» **DIRECTIVE**:
In the records below, find the line with "const glove = new THREE.Group();" and the line with "obj.parent = None"; return exactly those lines and every line between them.

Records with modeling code
<<<<

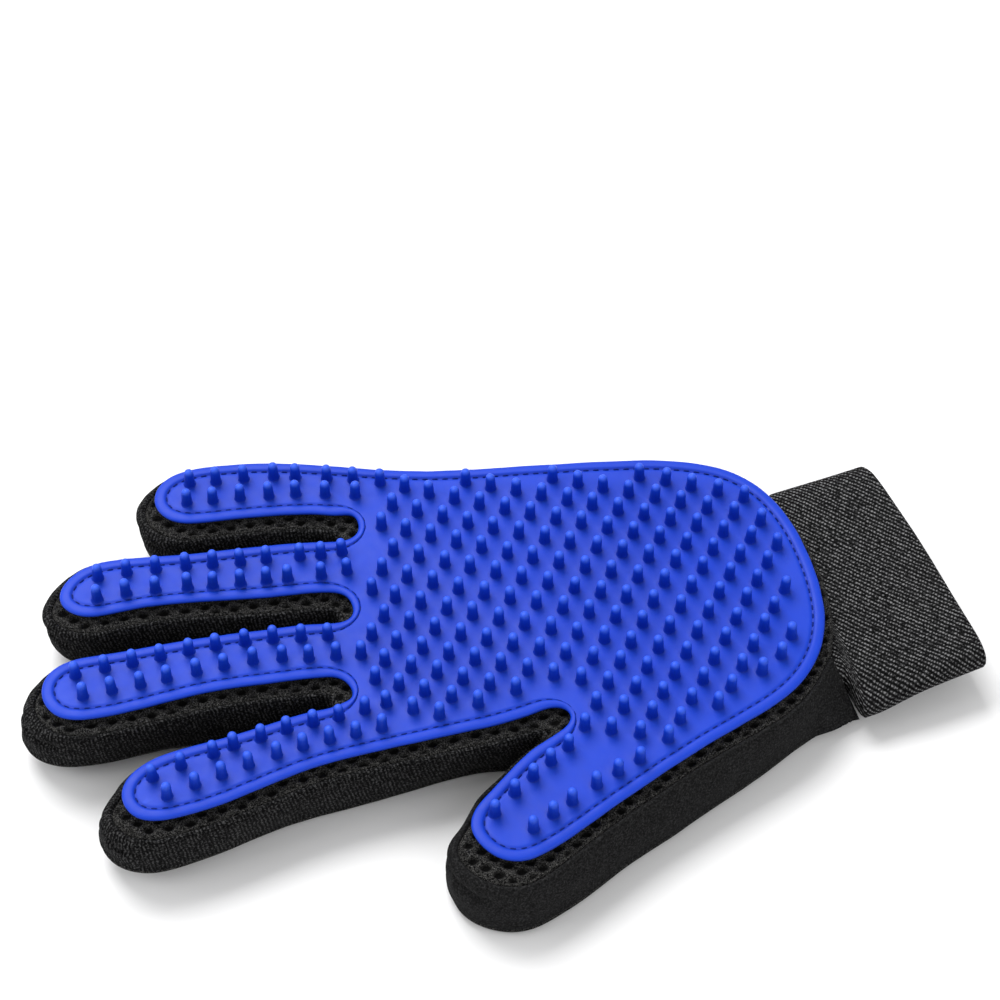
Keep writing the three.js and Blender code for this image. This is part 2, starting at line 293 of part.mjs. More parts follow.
// Offset of the edge of the finger's free space, at a fraction of its reach
function edgeOffset(finger, side, fraction) {
  const width = lerp(finger.side[0][side], finger.side[1][side], fraction);
  return side === LITTLE_SIDE ? width : -width;
}

// The slice of space over a finger between two distances from its knuckle fold
function fingerSlice(finger, from, to) {
  const corner = (distance, side) => fingerPoint(
    finger, distance, edgeOffset(finger, side, distance / finger.reach),
  );
  return prism([
    corner(from, THUMB_SIDE), corner(from, LITTLE_SIDE),
    corner(to, LITTLE_SIDE), corner(to, THUMB_SIDE),
  ], CUT_Z);
}

// The space on one side of a finger's middle line
function sideOfFinger(finger, side) {
  const from = -40, to = 90;
  const width = side === LITTLE_SIDE ? 40 : -40;
  return prism([
    fingerPoint(finger, from, 0), fingerPoint(finger, to, 0),
    fingerPoint(finger, to, width), fingerPoint(finger, from, width),
  ], CUT_Z);
}

// ---- whole layers ----------------------------------------------------------------------------
function makeBackLayer() {
  const beyondEnd = box({ x: [BACK_END_X, 130], y: [-90, 90], z: CUT_Z });
  return prism(BACK_OUTLINE, BACK_Z, lift).subtract(beyondEnd);
}

// The side strip: a wall along the back outline, open at the wrist
function makeStripLayer() {
  const overcut = 3;
  const outer = prism(BACK_OUTLINE, GUSSET_Z, lift);
  const innerZ = [GUSSET_Z[0] - overcut, GUSSET_Z[1] + overcut];
  const inner = prism(inset(BACK_OUTLINE, GUSSET_T), innerZ, lift);
  return outer.subtract(inner).subtract(prism(WRIST_MOUTH, CUT_Z));
}

// Moves a bristle's centre clear of the folds, so that none is cut in two
function clearOfFolds([x, y]) {
  const centre = new THREE.Vector2(x, y);
  for (const finger of Object.values(FINGERS)) {
    const { along, across } = fingerAxes(finger);
    for (const fold of [0, finger.mid]) {
      const fromKnuckle = centre.clone().sub(new THREE.Vector2(...finger.knuckle));
      const pastFold = fromKnuckle.dot(along) - fold;
      const offset = fromKnuckle.dot(across);
      const fraction = clamp(pastFold / finger.reach, 0, 1);
      const isOverFinger = offset > edgeOffset(finger, THUMB_SIDE, fraction)
        && offset < edgeOffset(finger, LITTLE_SIDE, fraction);
      if (isOverFinger && Math.abs(pastFold) < BRISTLE.foldClearance) {
        const target = pastFold < 0 ? -BRISTLE.foldClearance : BRISTLE.foldClearance;
        centre.addScaledVector(along, target - pastFold);
      }
    }
  }
  return centre;
}

function bristle(centre) {
  const { height, sunk, tipHeight, footRadius, neckRadius, tipRadius, sides } = BRISTLE;
  const profile = [
    [0, -sunk], [footRadius, -sunk], [neckRadius, height - tipHeight],
    [tipRadius, height], [0, height],
  ].map(([radius, z]) => new THREE.Vector2(radius, z));
  const geometry = new THREE.LatheGeometry(profile, sides);
  geometry.rotateX(Math.PI / 2);
  geometry.translate(centre.x, centre.y, PAD_Z[1]);
  return toSolid(geometry);
}

function makePadLayer() {
  return BRISTLE_CENTRES.map(clearOfFolds)
    .reduce((pad, centre) => pad.add(bristle(centre)), prism(PAD_OUTLINE, PAD_Z));
}

// ---- cuff ------------------------------------------------------------------------------------
// Outline of the tube's section in the (y, z) plane, moved inwards by margin
function cuffSection(margin, radius) {
  const y0 = CUFF.y0 + margin, y1 = CUFF.y1 - margin;
  const z0 = CUFF.z0 + margin, z1 = CUFF.z1 - margin;
  const path = new THREE.Path();
  path.moveTo(y0 + radius, z0);
  path.lineTo(y1 - radius, z0);
  path.absarc(y1 - radius, z0 + radius, radius, -Math.PI / 2, 0, false);
  path.absarc(y1 - radius, z1 - radius, radius, 0, Math.PI / 2, false);
  path.lineTo(y0 + radius, z1);
  path.absarc(y0 + radius, z1 - radius, radius, Math.PI / 2, Math.PI, false);
  path.absarc(y0 + radius, z0 + radius, radius, Math.PI, Math.PI * 1.5, false);
  return path.getPoints(CUFF.arcSegments);
}

// The section extruded over three stations at 0, 0.5 and 1, which then move to their x
function cuffBand() {
  const { x0, xSeam, xMouth, slant, y0, y1, z0, z1, wall, corner, mouth } = CUFF;
  const shape = new THREE.Shape(cuffSection(0, corner));
  shape.holes.push(new THREE.Path(cuffSection(wall, corner - wall)));
  const geometry = new THREE.ExtrudeGeometry(shape, { depth: 1, steps: 2, bevelEnabled: false });
  return toSolid(geometry, (vertex) => {
    const { x: y, y: z, z: station } = vertex;
    if (station < 0.25) {
      vertex.set(x0, y, z);
    } else if (station < 0.75) {
      vertex.set(xSeam, y, z);
    } else {
      const mouthY = mapLinear(y, y0, y1, mouth.y0, mouth.y1);
      const mouthZ = mapLinear(z, z0, z1, z0, mouth.z1);
      vertex.set(xMouth - slant * (mouthY - mouth.y0), mouthY, mouthZ);
    }
  });
}

// ---- materials -------------------------------------------------------------------------------
const SILICONE = { color: 0x2f52d8, roughness: 0.48 };
const SPACER_MESH = { color: 0x1d1d1f, roughness: 0.92 };
const KNIT = { color: 0x242426, roughness: 0.9 };
const ELASTIC = { color: 0x303034, roughness: 0.88 };
const HOOK_TAPE = { color: 0x18181a, roughness: 0.7 };
const LOOP_TAPE = { color: 0x222224, roughness: 0.97 };

// ---- assembly --------------------------------------------------------------------------------
function addPiece(parent, name, solid, finish) {
  const { vertProperties, triVerts } = solid.getMesh();
  const geometry = new THREE.BufferGeometry();
  geometry.setAttribute('position', new THREE.BufferAttribute(new Float32Array(vertProperties), 3));
  geometry.setIndex(new THREE.BufferAttribute(new Uint32Array(triVerts), 1));
  geometry.computeVertexNormals();
  const material = new THREE.MeshStandardMaterial({ ...finish, metalness: 0 });
  const mesh = new THREE.Mesh(geometry, material);
  mesh.name = name;
  parent.add(mesh);
}

const padLayer = makePadLayer();
const meshLayer = prism(PALM_PANEL_OUTLINE, MESH_Z);
const backLayer = makeBackLayer();
const stripLayer = makeStripLayer();

// One section's share of the pad and the two panels; trim cuts a layer down to the section
function addPanels(parent, section, trim) {
  addPiece(parent, `${section}_pad`, trim(padLayer), SILICONE);
  addPiece(parent, `${section}_mesh`, trim(meshLayer), SPACER_MESH);
  addPiece(parent, `${section}_back`, trim(backLayer), SPACER_MESH);
}

const halfGap = FOLD_GAP / 2;

function addPalmSection(palm) {
  const allFingers = Object.values(FINGERS)
    .map((finger) => fingerSlice(finger, -halfGap, finger.reach))
    .reduce((joined, slice) => joined.add(slice));
  addPanels(palm, 'palm', (layer) => layer.subtract(allFingers));

  const strip = stripLayer.subtract(allFingers);
  for (const [name, x, y] of PALM_GUSSETS) {
    let gusset = strip.intersect(box({ x, y, z: CUT_Z }));
    if (name === 'little_side_gusset') gusset = gusset.subtract(box(RING_LITTLE_CROTCH));
    addPiece(palm, name, gusset, KNIT);
  }
}

function addCuff(palm) {
  addPiece(palm, 'cuff_band', cuffBand(), ELASTIC);
  addPiece(palm, 'strap_anchor', box(ANCHOR), ELASTIC);
  addPiece(palm, 'loop_patch', box(LOOP), LOOP_TAPE);

  const strap = new THREE.Group();
  palm.add(strap);
  addPiece(strap, 'strap_tab', box(STRAP), ELASTIC);
  addPiece(strap, 'hook_patch', box(HOOK), HOOK_TAPE);
}

// A finger in a base and a tip that fold on each other
function addFinger(palm, name, finger) {
  const base = new THREE.Group();
  const tip = new THREE.Group();
  palm.add(base);
  base.add(tip);

  const baseSlice = fingerSlice(finger, halfGap, finger.mid - halfGap);
  const walls = stripLayer.intersect(baseSlice);
  const wallOn = (side) => walls.intersect(sideOfFinger(finger, side));
  addPanels(base, `${name}_base`, (layer) => layer.intersect(baseSlice));
  addPiece(base, `${name}_base_gusset_a`, wallOn(THUMB_SIDE), KNIT);
  addPiece(base, `${name}_base_gusset_b`, wallOn(LITTLE_SIDE), KNIT);

  const tipSlice = fingerSlice(finger, finger.mid + halfGap, finger.reach);
  addPanels(tip, `${name}_tip`, (layer) => layer.intersect(tipSlice));
  addPiece(tip, `${name}_tip_gusset`, stripLayer.intersect(tipSlice), KNIT);
}

const glove = new THREE.Group();
const palm = new THREE.Group();
glove.add(palm);
addPalmSection(palm);
addCuff(palm);
for (const [name, finger] of Object.entries(FINGERS)) addFinger(palm, name, finger);

export default glove;
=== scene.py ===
"""Pet grooming glove for the left hand, lying palm up on the table (z = 0).
Fingers point to -X, the wrist opens to +X, the thumb is on the -Y side and the little finger on +Y.
Lengths are millimetres until a mesh or a placed object is made, when they become metres."""
import math
from types import SimpleNamespace

import bpy
import numpy as np
from mathutils import Matrix, Vector, kdtree, noise
from mathutils.geometry import delaunay_2d_cdt

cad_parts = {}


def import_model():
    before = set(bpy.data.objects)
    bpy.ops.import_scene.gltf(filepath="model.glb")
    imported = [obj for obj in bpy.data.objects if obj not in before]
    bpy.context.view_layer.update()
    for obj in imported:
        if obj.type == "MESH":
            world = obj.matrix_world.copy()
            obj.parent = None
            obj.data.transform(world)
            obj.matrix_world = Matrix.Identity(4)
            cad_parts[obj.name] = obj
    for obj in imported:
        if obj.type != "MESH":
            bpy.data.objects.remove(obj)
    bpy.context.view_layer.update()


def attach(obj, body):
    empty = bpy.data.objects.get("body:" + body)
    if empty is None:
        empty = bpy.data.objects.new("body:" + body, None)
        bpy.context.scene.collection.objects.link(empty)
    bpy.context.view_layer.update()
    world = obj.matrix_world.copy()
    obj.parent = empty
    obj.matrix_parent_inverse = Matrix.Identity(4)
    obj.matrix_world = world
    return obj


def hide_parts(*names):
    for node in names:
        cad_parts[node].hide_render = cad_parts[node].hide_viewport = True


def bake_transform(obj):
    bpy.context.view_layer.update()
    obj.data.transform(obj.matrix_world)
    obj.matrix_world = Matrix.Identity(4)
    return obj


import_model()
RNG = np.random.default_rng(11)


# ------------------------------------------------------------------ patterns
def table(text):
    """Points from text: one "x,y" pair, in mm, per word."""
    return np.array([pair.split(",") for pair in text.split()], float)


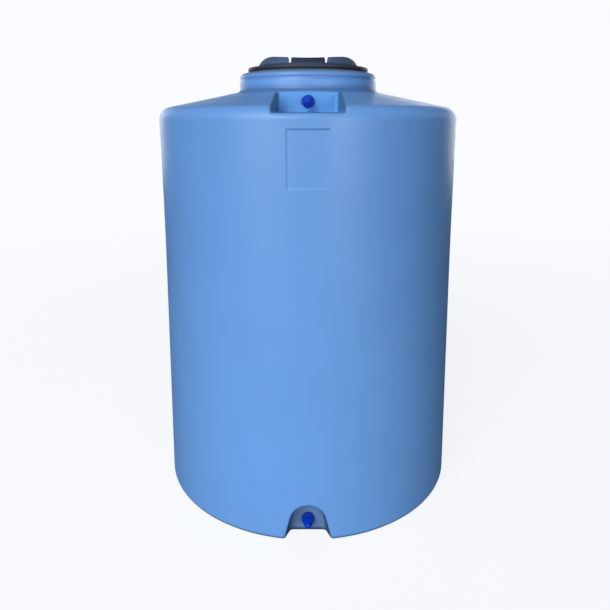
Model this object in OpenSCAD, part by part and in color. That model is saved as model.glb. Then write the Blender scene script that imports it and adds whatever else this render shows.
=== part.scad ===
// Upright polyethylene water tank for livestock watering, about 500 litres.
// Millimetres. +Z is up, the tank stands on z = 0 on its own axis, and its ports face -Y.

/* [Tank body] */
// Radius of the straight wall
body_r = 395; // [380:1:410]
// Wall thickness of the moulded shell
wall = 5; // [4:0.5:6]
// Radius of the edge round the base
base_edge_r = 12; // [8:1:20]
// Height at which the wall starts to widen
flare_z = 560; // [450:10:650]
// How much wider the shoulder is than the straight wall
flare = 5; // [2:0.5:7]
// Height of the shoulder's widest line
shoulder_z = 994; // [980:1:1000]
// Radius of the shoulder's edge
shoulder_edge_r = 32; // [26:1:36]
// Slope of the top, in degrees
top_slope = 12.3; // [11:0.1:13]

/* [Neck] */
// Outer radius of the collar
collar_r = 186; // [180:1:190]
// Height of the land that the seal rests on
land_z = 1113; // [1110:1:1116]
// Radius of the round between the top and the collar
collar_root_r = 20; // [14:1:24]
// Radius of the bead at the collar's upper edge
bead_r = 10; // [8:1:12]
// Depth of the threaded lip below the land
lip_depth = 36; // [34:1:40]

/* [Lid thread] */
// Radius of the neck's bore, at the root of its thread
bore_r = 151; // [149:0.5:153]
// Axial distance between turns
lid_pitch = 12; // [11:0.5:12]
// Turns of thread in the neck
neck_turns = 1.75; // [1:0.25:1.75]
// Turns of thread on the lid
lid_turns = 1.25; // [1:0.25:1.25]

/* [Lid] */
// Radius of the lid's flange
flange_r = 162.5; // [160:0.5:164]
// Thickness of the lid's flange
flange_t = 9; // [8:0.5:10]
// Thickness of the flat seal
seal_t = 3; // [2:0.5:4]
// Depth of the lid's skirt below its flange
skirt_depth = 32; // [30:1:32]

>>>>

» **EXERCISE RESULT**:
const glove = new THREE.Group();
const palm = new THREE.Group();
glove.add(palm);
addPalmSection(palm);
addCuff(palm);
for (const [name, finger] of Object.entries(FINGERS)) addFinger(palm, name, finger);

export default glove;
=== scene.py ===
"""Pet grooming glove for the left hand, lying palm up on the table (z = 0).
Fingers point to -X, the wrist opens to +X, the thumb is on the -Y side and the little finger on +Y.
Lengths are millimetres until a mesh or a placed object is made, when they become metres."""
import math
from types import SimpleNamespace

import bpy
import numpy as np
from mathutils import Matrix, Vector, kdtree, noise
from mathutils.geometry import delaunay_2d_cdt

cad_parts = {}


def import_model():
    before = set(bpy.data.objects)
    bpy.ops.import_scene.gltf(filepath="model.glb")
    imported = [obj for obj in bpy.data.objects if obj not in before]
    bpy.context.view_layer.update()
    for obj in imported:
        if obj.type == "MESH":
            world = obj.matrix_world.copy()
            obj.parent = None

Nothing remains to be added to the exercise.